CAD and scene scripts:
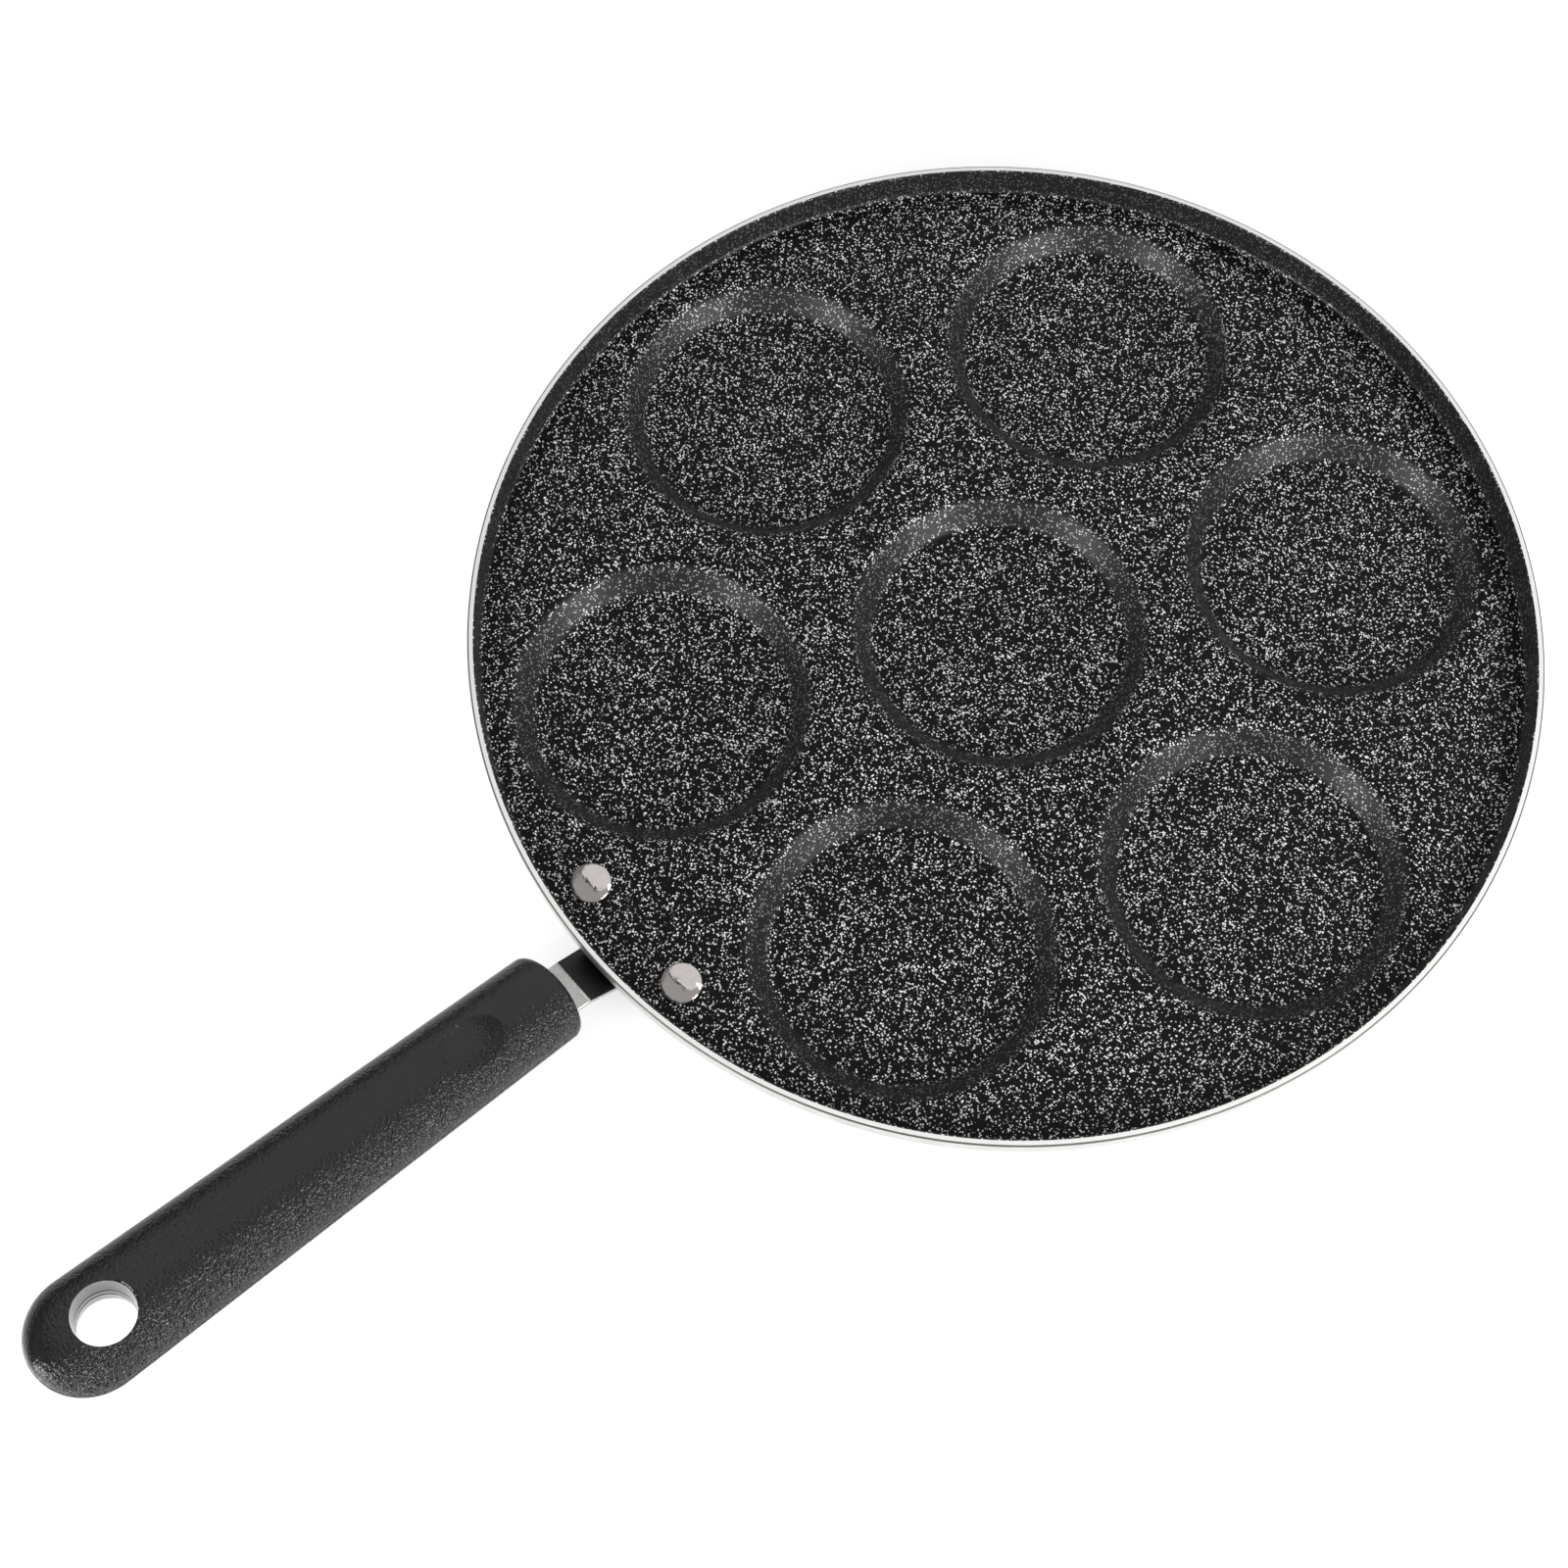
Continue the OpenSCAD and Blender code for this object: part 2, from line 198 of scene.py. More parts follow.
def circle(centre: Sequence[float], radius: float, count: int) -> np.ndarray:
    """Points evenly round a circle, the first one at angle nought."""
    return arc(centre, radius, 0, 360, count)[:-1]


def revolve(profile: np.ndarray, centre: Sequence[float], count: int) -> np.ndarray:
    """Turns a profile of radius and height about an upright axis.

    Each point (r, z) goes to centre + r (cos t, sin t) at height z, for count angles t.

    Args:
        profile: points with radius and height.
        centre: the axis's place in plan.
        count: number of steps round the axis.

    Returns:
        Grid of points, one row for each profile point.
    """
    ring = circle((0, 0), 1, count)
    plan = np.asarray(centre)[:2] + profile[:, None, :1] * ring[None]
    height = np.broadcast_to(profile[:, None, 1:2], (len(profile), count, 1))
    return np.concatenate([plan, height], axis=2)


def rounded_loop(half_width: np.ndarray, low: float, high: float, radius: float, steps: int) -> np.ndarray:
    """Rounded oblong cross-sections of one height and many widths.

    Each corner is a quarter circle of the radius, taken in by the radius from both sides.

    Args:
        half_width: half the width of each section.
        low: height of the lower side.
        high: height of the upper side.
        radius: radius of the corners.
        steps: steps round each corner.

    Returns:
        Array (sections, points, 2) of across and up, going round anticlockwise.
    """
    corners = [arc((0, 0), radius, start, start + 90, steps) for start in (-90, 0, 90, 180)]
    side = np.repeat([1, 1, -1, -1], steps + 1)
    level = np.repeat([low + radius, high - radius, high - radius, low + radius], steps + 1)
    turn = np.concatenate(corners)
    across = side * (half_width[:, None] - radius) + turn[:, 0]
    up = np.broadcast_to(level + turn[:, 1], across.shape)
    return np.stack([across, up], axis=2)


def capped(tube: np.ndarray) -> np.ndarray:
    """Closes a tube's two ends, by one more row at each whose points all lie at the end's middle."""
    caps = [np.broadcast_to(tube[end].mean(axis=0), (1, *tube.shape[1:])) for end in (0, -1)]
    return np.concatenate([caps[0], tube, caps[1]])


def rod(radius: float, low: float, high: float) -> np.ndarray:
    """Outline of a plain round rod as radius and height, from axis to axis."""
    return np.array([[0, low], [radius, low], [radius, high], [0, high]])


@dataclass
class Shell:
    """Gathers surface patches into one closed mesh.

    Attributes:
        name: the piece's name.
        finishes: its materials, which the patches name by number.
    """

    name: str
    finishes: list[bpy.types.Material]
    points: list[np.ndarray] = field(default_factory=list)
    faces: list[np.ndarray] = field(default_factory=list)
    finish_of: list[np.ndarray] = field(default_factory=list)
    count: int = 0

    def add_faces(self, points: np.ndarray, faces: np.ndarray, finish: Finish = 0) -> None:
        """Adds points and the faces between them.

        Args:
            points: array of points in millimetres.
            faces: array of point numbers, one row a face.
            finish: material number, or one for each face.
        """
        self.points.append(points.reshape(-1, 3))
        self.faces.append(faces + self.count)
        self.finish_of.append(np.broadcast_to(finish, len(faces)))
        self.count += points.size // 3

    def add_grid(self, grid: np.ndarray, finish: Finish = 0, wrap: bool = True) -> None:
        """Adds a grid of points as four-sided faces.

        Args:
            grid: array (rows, columns, 3) in millimetres.
            finish: material number, or one for each step between rows, or one for each face.
            wrap: whether the last column joins the first.
        """
        rows, columns = grid.shape[:2]
        here = np.arange(rows * columns).reshape(rows, columns)
        ahead = np.roll(here, -1, axis=1)
        if not wrap:
            here, ahead = here[:, :-1], ahead[:, :-1]
        faces = np.stack([here[:-1], ahead[:-1], ahead[1:], here[1:]], axis=2)
        finish = np.asarray(finish, dtype=int)
        if finish.ndim == 1:
            finish = finish[:, None]
        self.add_faces(grid, faces.reshape(-1, 4), np.broadcast_to(finish, faces.shape[:2]).ravel())

    def add_plate(self, height: float, rim: np.ndarray, holes: list[np.ndarray], finish: int) -> None:
        """Fills the flat stretch between an outer ring and the rings of its holes.

        The rings' points are joined by Delaunay triangles, and those whose middle lies
        in a hole are left out.

        Args:
            height: the flat's height.
            rim: points of the outer ring in plan.
            holes: points of each hole's ring in plan.
            finish: material number.
        """
        rings = [rim, *holes]
        starts = np.cumsum([0] + [len(ring) for ring in rings])
        plan = np.concatenate(rings)
        edges = [(int(a + i), int(a + (i + 1) % (b - a)))
                 for a, b in zip(starts[:-1], starts[1:]) for i in range(b - a)]
        found = delaunay_2d_cdt([Vector(p) for p in plan], edges, [], 0, JOIN_WITHIN)
        place = np.array([tuple(p) for p in found[0]])
        faces = np.array([face for face in found[2] if len(face) == 3])
        middle = place[faces].mean(axis=1)
        keep = np.ones(len(faces), dtype=bool)
        for hole in holes:
            centre = hole.mean(axis=0)
            reach = np.linalg.norm(hole[0] - centre)
            inner = reach * math.cos(math.pi / len(hole)) - HOLE_MARGIN
            keep &= np.linalg.norm(middle - centre, axis=1) > inner
        points = np.column_stack([place, np.full(len(place), height)])
        self.add_faces(points, faces[keep], finish)

    def build(self, smooth_below: float) -> bpy.types.Object:
        """Welds the patches, turns the faces outwards and makes the object.

        Args:
            smooth_below: edges that turn less than this angle, in degrees, look smooth.

        Returns:
            The finished object, with its place in its mesh.
        """
        mesh = bpy.data.meshes.new(self.name)
        points = np.concatenate(self.points) * MM
        mesh.from_pydata(points.tolist(), [], [face for part in self.faces for face in part.tolist()])
        mesh.polygons.foreach_set("material_index", np.concatenate(self.finish_of).astype(np.int32))
        for finish in self.finishes:
            mesh.materials.append(finish)
        work = bmesh.new()
        work.from_mesh(mesh)
        bmesh.ops.remove_doubles(work, verts=work.verts, dist=WELD_WITHIN)
        bmesh.ops.dissolve_degenerate(work, edges=work.edges, dist=WELD_WITHIN / 2)
        bmesh.ops.recalc_face_normals(work, faces=work.faces)
        work.to_mesh(mesh)
        work.free()
        smooth(mesh, smooth_below)
        piece = bpy.data.objects.new(self.name, mesh)
        bpy.context.scene.collection.objects.link(piece)
        return piece


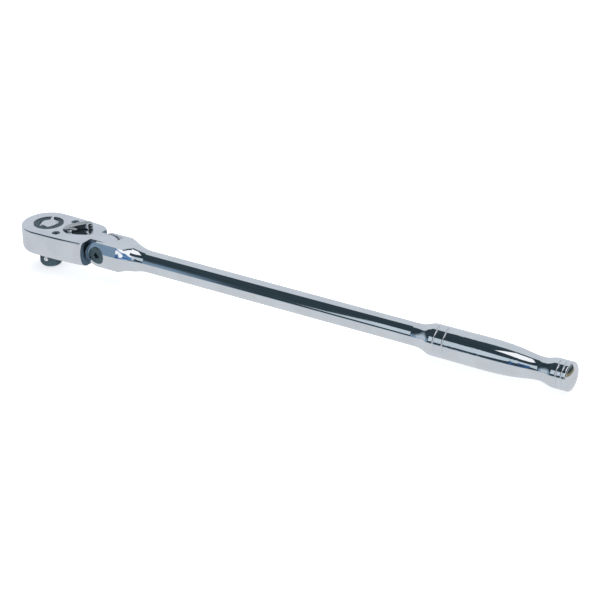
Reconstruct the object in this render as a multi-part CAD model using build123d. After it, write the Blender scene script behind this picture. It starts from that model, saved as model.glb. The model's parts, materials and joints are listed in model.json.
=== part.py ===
"""Flex-head reversible ratchet wrench with a half-inch square drive and a long one-piece handle.

Frame, in millimetres: the origin is the centre of the drive square's end face.  +Z runs from
there up the drive axis to the lever side of the head, and +X runs along the straight handle.
"""

from build123d import *
import os
from math import asin, cos, degrees, radians, sin, sqrt

# ---------------------------------------------------------------- driving dimensions
SQUARE = 12.7                # half-inch drive, across flats
SQUARE_CORNER = 1.5          # radius of the square's long edges
SQUARE_END_R = 5.0           # flat left on the square's rounded end
Z_HEAD_BOTTOM = 14.0         # drive side of the head
Z_TOP = 33.0                 # lever side of the head
Z_AXIS = (Z_HEAD_BOTTOM + Z_TOP) / 2
RUN = 0.06                   # radial running clearance of a turning fit

HEAD_FRONT_R = 19.4          # round front of the head
HEAD_FRONT_X = -0.8          # centre of that round front
HEAD_REAR_X = 45.6           # rear shoulder of the head
HEAD_TOP_EDGE = 1.2          # rounding of the lever-side edge
HEAD_LOW_EDGE = 4.0          # rounding of the drive-side edge
SHOULDER_R = 26.0            # hollow of the rear shoulder

PIVOT_X = 53.2
EAR_R = 9.6                  # round front of the clevis ears, also half their height
EAR_TOP_Y = 10.0             # half width of the clevis at its top and bottom faces
EAR_MID_Y = 12.3             # half width of the clevis at mid height
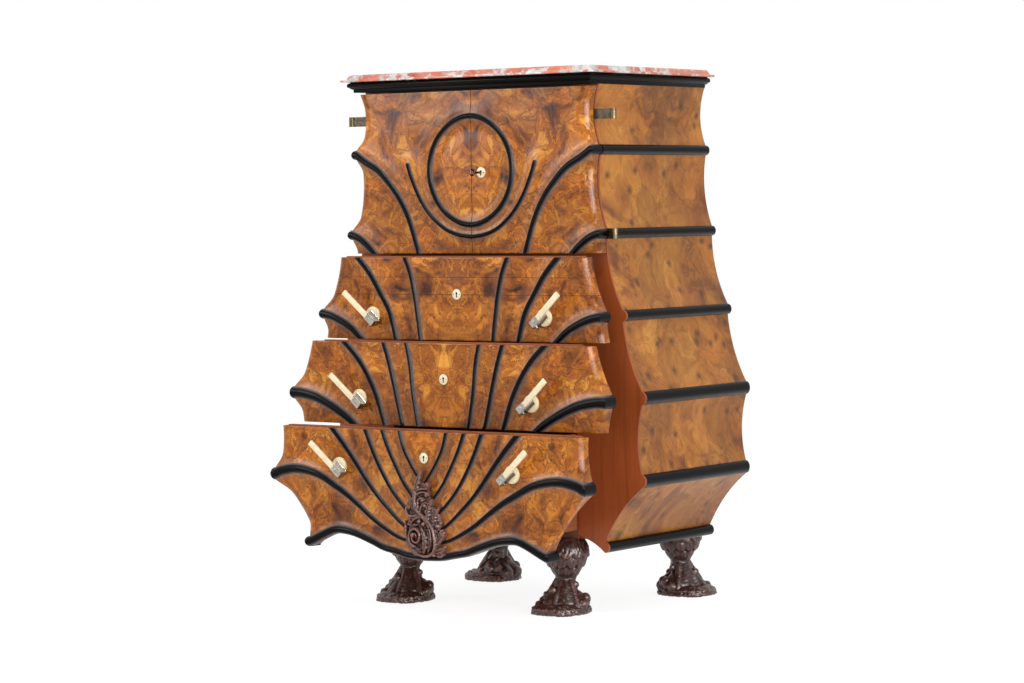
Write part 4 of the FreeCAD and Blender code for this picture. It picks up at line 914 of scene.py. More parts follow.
class Case:
    """The levels of the case and its scalloped half width."""

    def __init__(self) -> None:
        """Reads the levels from the frame's nodes."""
        self.front = face_of("front_stiles", LOW, Y)
        self.facing = face_of("front_stiles", HIGH, Y)
        self.back = face_of("left_side", HIGH, Y)
        self.bay = face_of("top_board", HIGH, X)
        self.base = face_of("bottom_board", LOW, Z)
        self.floors = (middle_of("upper_divider", Z), middle_of("lower_divider", Z))
        self.high = middle_of("cupboard_floor", Z)
        self.eaves = face_of("top_board", HIGH, Z)
        # half width at the eaves, and depth of the scallop under them
        self.half_top, self.sag_top = 354.0, 14.0
        self.land = 332.0    # half width over the level part of a side's underside
        mid, low = self.floors
        self.mouldings = (
            Moulding(366.5, self.high + 249, 24, 12), Moulding(382.5, self.high + 50, 24, 11),
            Moulding(426.5, mid + 63, 26, 9), Moulding(478, low + 75, 32, 12),
            Moulding(475, self.base + 145, 32, 10), Moulding(368, self.base - 17, 26, 10))

    def edge(self, z: Array) -> Array:
        """Half width at each height: arcs that sag inwards between the mouldings' grounds.

        Args:
            z: the heights.
        Returns:
            A half width for each.
        """
        width = np.full(np.shape(z), self.mouldings[-1].ground)
        above, half, sag = self.eaves, self.half_top, self.sag_top
        for bead in self.mouldings:
            upper = bead.height + bead.tall / 2
            scallop = arc(z, (upper, bead.ground), (above, half), -sag)
            width = np.where((z > upper) & (z <= above), scallop, width)
            above, half, sag = bead.height - bead.tall / 2, bead.ground, bead.sag
            width = np.where((z >= above) & (z <= upper), half, width)
        return width

    def clear_of_mouldings(self, z: Array) -> Array:
        """Distance from a height to the nearest moulding; 0 beside it."""
        gaps = [np.abs(z - bead.height) - bead.tall / 2 for bead in self.mouldings]
        return np.maximum(np.min(gaps, axis=0), 0)

    def hem(self, x: Array) -> Array:
        """Lower edge of the lowest front: an arc for the belly, then one for the arch.

        Args:
            x: half widths.
        Returns:
            A height for each.
        """
        turn, half, foot = self.base - 9, 175.0, self.mouldings[-1]
        belly = arc(x, (-half, turn), (half, turn), -36)
        arch = arc(x, (half, turn), (foot.ground, foot.height - foot.tall / 2), 29)
        return np.where(x < half, belly, arch)


CASE = Case()


# ---- Shaped fronts and their ribs ----
# heights ahead of a front's back plane
FACE, VALLEY, SHOULDER, RIB_FOOT, RIB_CREST = 34.0, 32.4, 36.8, 31.0, 45.0
FLANK = 10.5            # how fast the dish falls away from a rib
ROUND_WIDE, ROUND_DEEP = 27.0, 25.0   # rounding of the fronts' upright edges
SOFT = 0.8              # wear on every other edge
EDGE_STEPS = np.array([0, .25, .9, 2, 3.6, 5.6, 8, 11, 14.5, 18.5, 23, 28])
SEAM = 1.0              # half of the gap between the doors
COVER = 0.5             # how far a moulding covers the cusps of the facing
RUN_OFF = 14.0          # how far a rib's free end runs past its front before it is cut off
CURVE = np.linspace(0, math.pi, 15)
REACH = np.concatenate([np.cos(CURVE), [-1, 1]])    # across a half-round, closed behind it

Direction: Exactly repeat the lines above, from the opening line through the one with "an upright axis.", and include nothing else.

Response to this task:
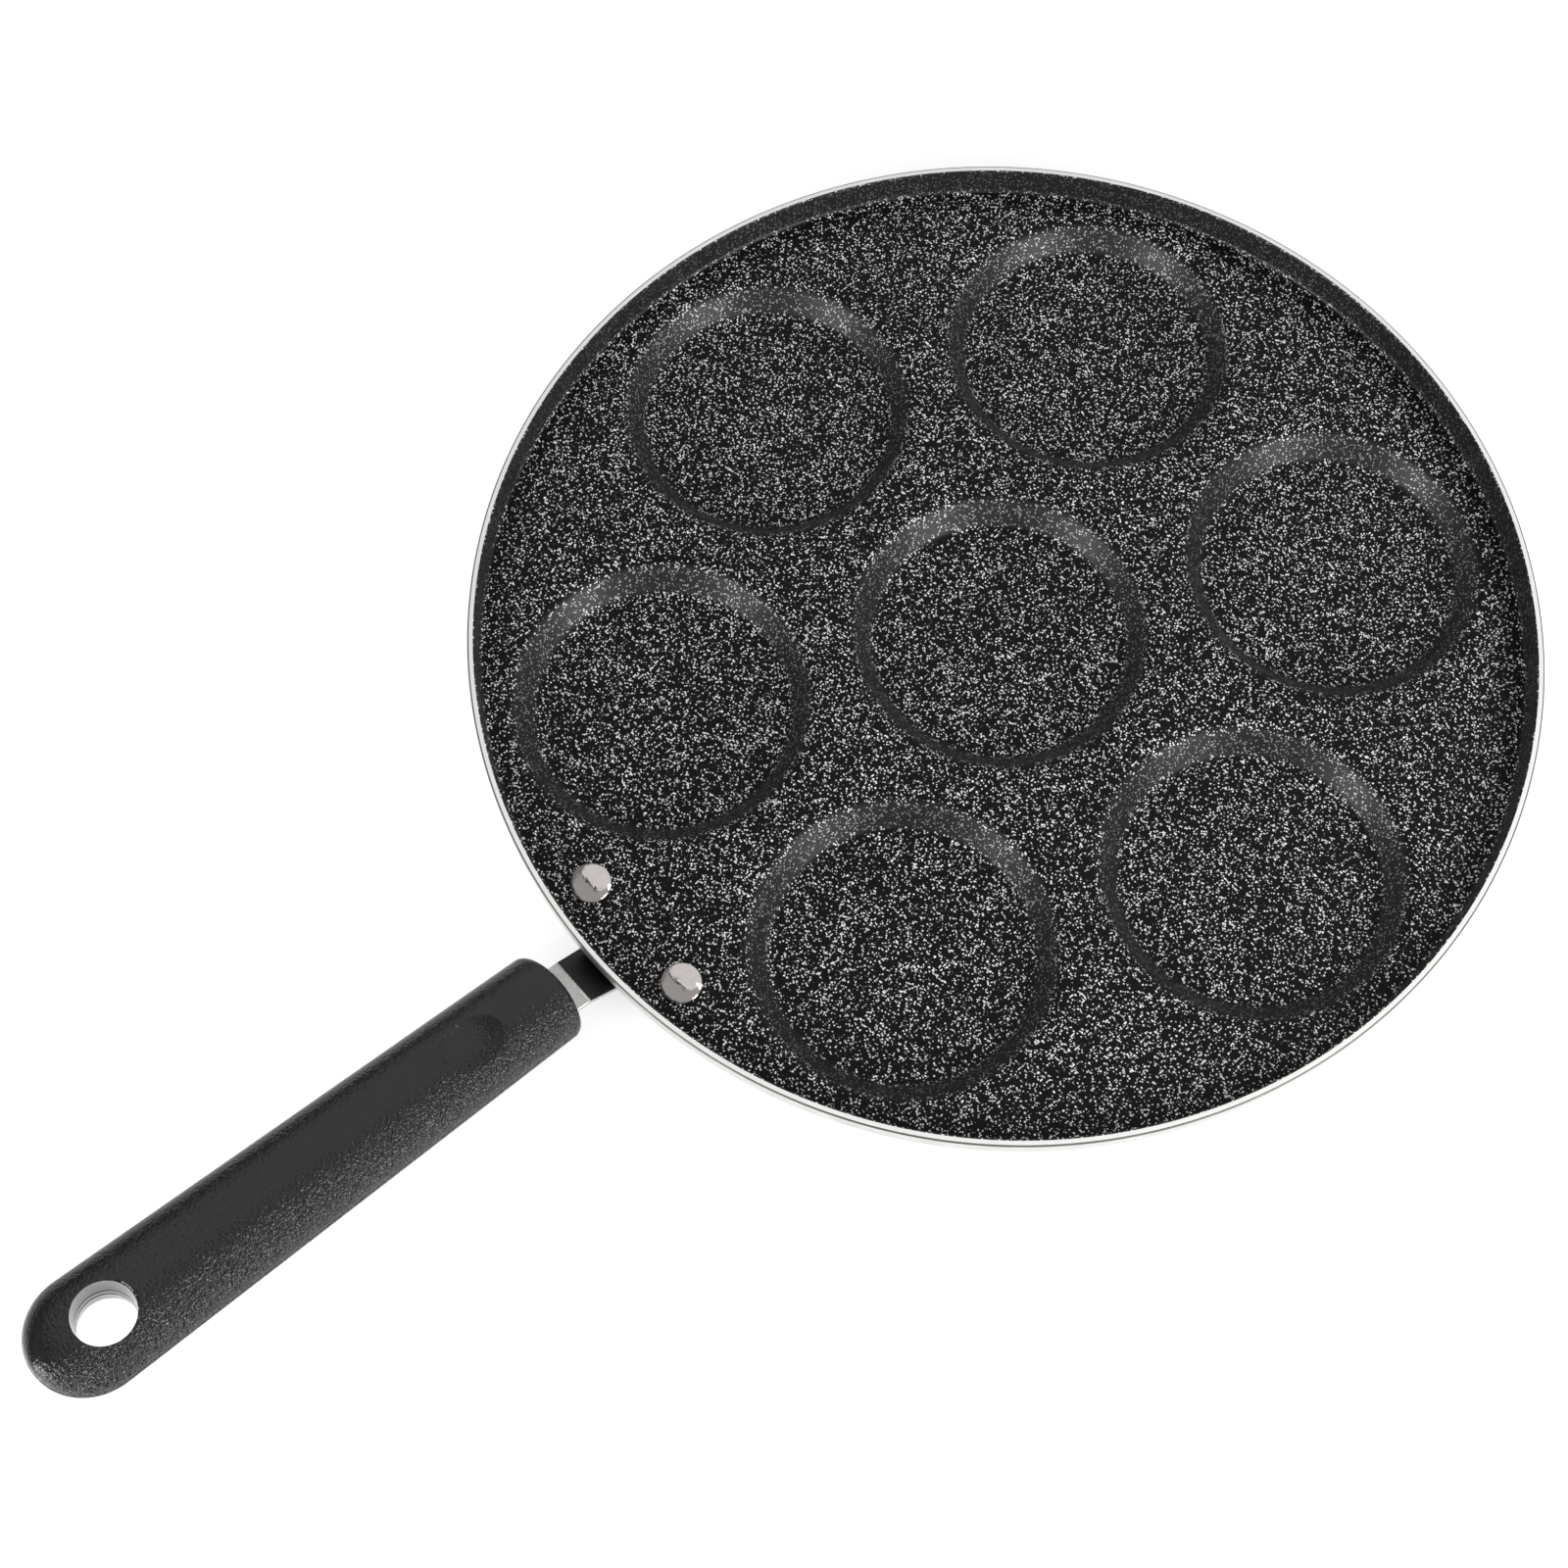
Continue the OpenSCAD and Blender code for this object: part 2, from line 198 of scene.py. More parts follow.
def circle(centre: Sequence[float], radius: float, count: int) -> np.ndarray:
    """Points evenly round a circle, the first one at angle nought."""
    return arc(centre, radius, 0, 360, count)[:-1]


def revolve(profile: np.ndarray, centre: Sequence[float], count: int) -> np.ndarray:
    """Turns a profile of radius and height about an upright axis.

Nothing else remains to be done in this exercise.